We personally work mostly off of a pre-determined price that we have calculated as explained above based on years of experience for how long certain types of jobs tend to take. We account for prep, application, finish, and clean-up time as well as other factors depending on the job. We almost always calculate the cost of materials ahead of time so we can provide you with one price for your project that includes everything – labor and materials. We can tell you approximately when we will start based on the current schedule and tell you that given all known factors your type of project usually takes about 5-7 days to complete (for ex.). Sometimes we may need to allow for certain portions of the job – usually a smaller portion – that can only really be done on a T&M basis. The reason for that is that with some issues (wood rot for instance) you can’t know what you will find once you start removing old trim, etc., and there really is no good way of estimating how long it will take to repair or precisely what materials will be needed. That is a discussion we have with the homeowner at the time of the estimate typically and can revisit any time they have questions about how things are moving along.

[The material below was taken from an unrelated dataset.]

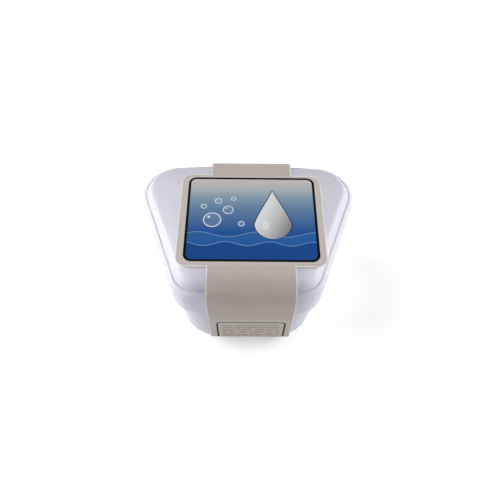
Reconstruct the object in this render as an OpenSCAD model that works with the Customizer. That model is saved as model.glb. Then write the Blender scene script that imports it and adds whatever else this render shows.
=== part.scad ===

When booking jobs, it is almost always an estimate within a reasonable timeframe of when you will be able to start and how long it should take. But there are factors that can change that. The biggest is the weather. When working on outside jobs the weather is our biggest adversary; as in if it does not cooperate it can set us back quite a bit. We always try to set aside protected areas of the home to work on during inclement weather, but if we go through a rainy spell you can easily run out of covered work quickly. Therefore, there are times when it is necessary to pull off an exterior job for this reason and go to an interior. This is frustrating for everyone involved. Of course, the homeowner whose house you were on doesn’t want you to go before the job is completed. We don’t like having to pack up the equipment and move it to another project, set it up again and start something new, but we do have a business to keep operational and employees that need to work. When we get interior jobs during the warmer months, we try to work with the homeowners to see if they are okay being on our “rainy day schedule”. This is especially helpful if it is a smaller project and we can go in for a day or two and get the job done for them and then return to the exterior job when the weather clears.
Unfortunately, sometimes the job is a little bigger and depending on what area of the home is being worked on, it might be necessary to stay and complete that, so the family has usable function of the home again as soon as possible. This is definitely an area where clients can get upset. It is totally understandable, and we really wish there was a way to avoid this from happening. So far in all our years working though the best thing we have found is to openly communicate with everyone involved regarding why there is a delay, when you expect to get back, how they can reach you in the meantime, and if anything changes that at all to get in touch with them immediately.
Delays can also happen when a project just flat out takes longer than anticipated. We all run into unexpected things in the course of our daily lives – traffic nightmares, a delivery that arrives late, a product that is out of stock longer than expected, a cold or flu that keeps us at home or slows us down, and these are just some of the things that can affect a job running smoothly. Add to these things trade-related monkey wrenches like wood rot, water seep, material coverage, or even the occasional underestimation of how challenging a certain aspect would actually be, and it is not hard to see how you could run into over-time. We try to allow for some of these things when estimating a project, but it’s impossible to cover everything. There can also be changes at the request of the owner – a different color, additional work added on, a change or tweak to the scope of work. It is normally necessary to address these changes immediately for the job to continue flowing smoothly, but it can be a judgment call when you have another project to get to. Again, we have found the most important factor to be communicating with our customers. Most people will do their best to work with you when they are treated with respect and kept informed of what is going on. And if something is just a mistake than it’s okay to say that too. We are all human and pretending to be perfect seems kind of pointless.
As for contractors who don’t follow-up, don’t stay in touch or return phone calls or emails, and just generally leave people in the dark, there are no excuses for this. Some people may prefer avoidance in uncomfortable situations but eventually you have to face people and tell them what is happening. It seems to me it’s better practice to do this sooner than later. We have all heard horror stories about companies leaving a job half-way finished and never being heard from again. We definitely don’t condone this practice but feel these really are more the exception than the rule. But we can likely all agree that anyone who does this doesn’t deserve to be in business. It is really important to vet your contractor by getting & checking references, and really asking how they treat their customers ahead of time. A small investment of time in the beginning can save a lot of headaches in the future.